Ces représentations verbales sont des traces mnémiques : elles furent jadis des perceptions et peuvent, comme toutes les traces mnémiques, redevenir conscientes. Avant que nous abordions l’analyse de leur nature, une hypothèse s’impose à notre esprit : ne peut devenir conscient que ce qui a déjà existé à l’état de perception consciente ; et, en dehors des sentiments, tout ce qui, prove­nant du dedans, veut devenir conscient, doit chercher à se transformer en une perception extérieure, transformation qui n’est possible qu’à la faveur des traces mnémiques.

Ces traces mnémiques, nous les imaginons enfermées dans des systèmes, en contact immédiat avec le système perception-conscience, en sorte que leurs charges psychiques peuvent facilement se propager aux éléments de ce dernier. Et, à ce propos, on pense aussitôt aux hallucinations et au fait que le souvenir même le plus vif se laisse encore distinguer aussi bien de l’halluci­nation que de la perception extérieure, et on en a trouvé sans peine l’expli­cation dans le fait que lors de la reviviscence d’un souvenir, la charge psy­chique ne quitte pas le système dont le souvenir fait partie, tandis que dans le cas d’une perception, la charge ne se propage pas seulement de la trace mnémique au système perception-conscience, mais s’y transporte tout entière.

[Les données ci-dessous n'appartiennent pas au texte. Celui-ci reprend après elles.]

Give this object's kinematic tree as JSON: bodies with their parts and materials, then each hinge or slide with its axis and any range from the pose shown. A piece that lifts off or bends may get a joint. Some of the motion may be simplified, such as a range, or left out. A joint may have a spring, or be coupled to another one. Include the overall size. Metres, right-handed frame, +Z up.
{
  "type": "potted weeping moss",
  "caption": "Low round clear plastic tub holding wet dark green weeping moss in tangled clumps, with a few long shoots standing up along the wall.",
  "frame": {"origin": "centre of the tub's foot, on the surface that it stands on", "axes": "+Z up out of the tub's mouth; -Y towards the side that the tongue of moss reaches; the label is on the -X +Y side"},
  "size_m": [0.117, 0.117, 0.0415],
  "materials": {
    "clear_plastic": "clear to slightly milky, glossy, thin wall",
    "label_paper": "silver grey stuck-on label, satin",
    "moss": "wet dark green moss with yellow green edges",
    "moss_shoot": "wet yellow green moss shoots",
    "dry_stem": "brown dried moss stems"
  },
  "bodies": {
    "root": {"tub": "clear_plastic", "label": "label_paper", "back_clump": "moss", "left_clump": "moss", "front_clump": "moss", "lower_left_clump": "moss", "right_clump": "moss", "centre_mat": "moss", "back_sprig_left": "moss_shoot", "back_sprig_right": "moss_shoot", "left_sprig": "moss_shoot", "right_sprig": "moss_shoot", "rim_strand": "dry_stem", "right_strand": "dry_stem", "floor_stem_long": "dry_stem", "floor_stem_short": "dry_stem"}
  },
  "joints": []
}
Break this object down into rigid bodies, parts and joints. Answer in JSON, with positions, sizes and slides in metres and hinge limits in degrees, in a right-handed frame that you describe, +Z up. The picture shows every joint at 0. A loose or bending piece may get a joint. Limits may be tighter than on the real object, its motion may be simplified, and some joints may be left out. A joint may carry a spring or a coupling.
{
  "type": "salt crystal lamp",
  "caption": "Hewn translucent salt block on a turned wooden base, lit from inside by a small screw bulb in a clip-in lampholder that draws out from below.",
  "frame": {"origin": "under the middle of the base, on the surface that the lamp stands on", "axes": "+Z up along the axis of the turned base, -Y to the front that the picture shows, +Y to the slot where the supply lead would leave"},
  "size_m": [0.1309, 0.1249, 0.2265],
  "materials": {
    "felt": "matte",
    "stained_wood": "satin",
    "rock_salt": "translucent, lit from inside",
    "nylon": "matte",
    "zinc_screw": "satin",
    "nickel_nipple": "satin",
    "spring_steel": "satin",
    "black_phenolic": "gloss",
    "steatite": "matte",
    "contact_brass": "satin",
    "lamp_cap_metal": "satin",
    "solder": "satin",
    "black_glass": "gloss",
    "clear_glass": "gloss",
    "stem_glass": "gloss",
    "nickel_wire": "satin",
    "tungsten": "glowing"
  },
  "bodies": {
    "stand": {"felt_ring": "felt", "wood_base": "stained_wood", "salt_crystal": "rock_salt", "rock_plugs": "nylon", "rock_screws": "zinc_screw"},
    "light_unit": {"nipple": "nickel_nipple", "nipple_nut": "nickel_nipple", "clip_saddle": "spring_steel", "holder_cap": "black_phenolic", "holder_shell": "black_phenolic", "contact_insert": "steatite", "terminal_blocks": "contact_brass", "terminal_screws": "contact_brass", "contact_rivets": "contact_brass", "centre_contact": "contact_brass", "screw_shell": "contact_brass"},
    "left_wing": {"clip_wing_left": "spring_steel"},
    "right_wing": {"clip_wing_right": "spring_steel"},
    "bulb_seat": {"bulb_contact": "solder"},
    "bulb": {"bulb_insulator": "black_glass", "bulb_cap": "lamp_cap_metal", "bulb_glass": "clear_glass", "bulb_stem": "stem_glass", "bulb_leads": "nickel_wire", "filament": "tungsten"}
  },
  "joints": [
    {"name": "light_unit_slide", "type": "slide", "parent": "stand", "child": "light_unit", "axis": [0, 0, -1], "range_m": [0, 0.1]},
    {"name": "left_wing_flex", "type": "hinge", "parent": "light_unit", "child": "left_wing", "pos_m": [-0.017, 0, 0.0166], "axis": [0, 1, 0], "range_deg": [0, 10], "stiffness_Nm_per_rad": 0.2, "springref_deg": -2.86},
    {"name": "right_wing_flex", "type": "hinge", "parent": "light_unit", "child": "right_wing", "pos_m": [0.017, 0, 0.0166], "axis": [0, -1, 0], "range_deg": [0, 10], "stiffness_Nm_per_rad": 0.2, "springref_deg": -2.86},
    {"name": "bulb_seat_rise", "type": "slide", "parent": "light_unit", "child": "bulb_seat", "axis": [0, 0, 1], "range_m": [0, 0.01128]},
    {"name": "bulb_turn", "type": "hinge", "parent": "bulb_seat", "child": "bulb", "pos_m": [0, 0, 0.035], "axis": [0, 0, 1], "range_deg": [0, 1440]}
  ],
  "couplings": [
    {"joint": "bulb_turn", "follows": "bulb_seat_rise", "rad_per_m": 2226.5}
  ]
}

Les traces verbales proviennent principalement des perceptions acousti­ques, lesquelles représentent ainsi comme une réserve spéciale d’éléments sensibles à l’usage du préconscient. Quant aux éléments visuels des représen­tations verbales, on peut les négliger, comme étant de nature secondaire, acquis par la lecture ; et nous en dirons autant des images motrices des mots qui, sauf chez les sourds-muets, jouent un rôle de simples signes auxiliaires. À proprement parler, le mot prononcé n’est que la trace mnémique du mot entendu.

Loin de nous l’idée de rabaisser, par amour de la simplification, l’impor­tance des restes mnémiques d’ordre optique ou de nier que des processus intellectuels ne puissent devenir conscients grâce au retour aux restes visuels. Nous convenons même que chez beaucoup de personnes c’est surtout à la faveur de la visualisation que la pensée devient consciente. Or, l’étude des rêves et des fantaisies préconscientes, d’après les observations de J. Varen­donck, est de nature à nous donner une idée assez exacte de cette pensée visuelle, en nous montrant que ce sont surtout les matériaux concrets des idées qui, dans la pensée visuelle, deviennent conscients, tandis que les relations, qui caractérisent plus particulièrement les idées, ne se prêtent pas à une expression visuelle. Les images constituent donc un moyen très imparfait de rendre la pensée consciente, et l’on peut dire que la pensée visuelle se rappro­che davantage des processus inconscients que la pensée verbale et est plus ancienne que celle-ci, tant au point de vue phylogénique qu’ontogénique.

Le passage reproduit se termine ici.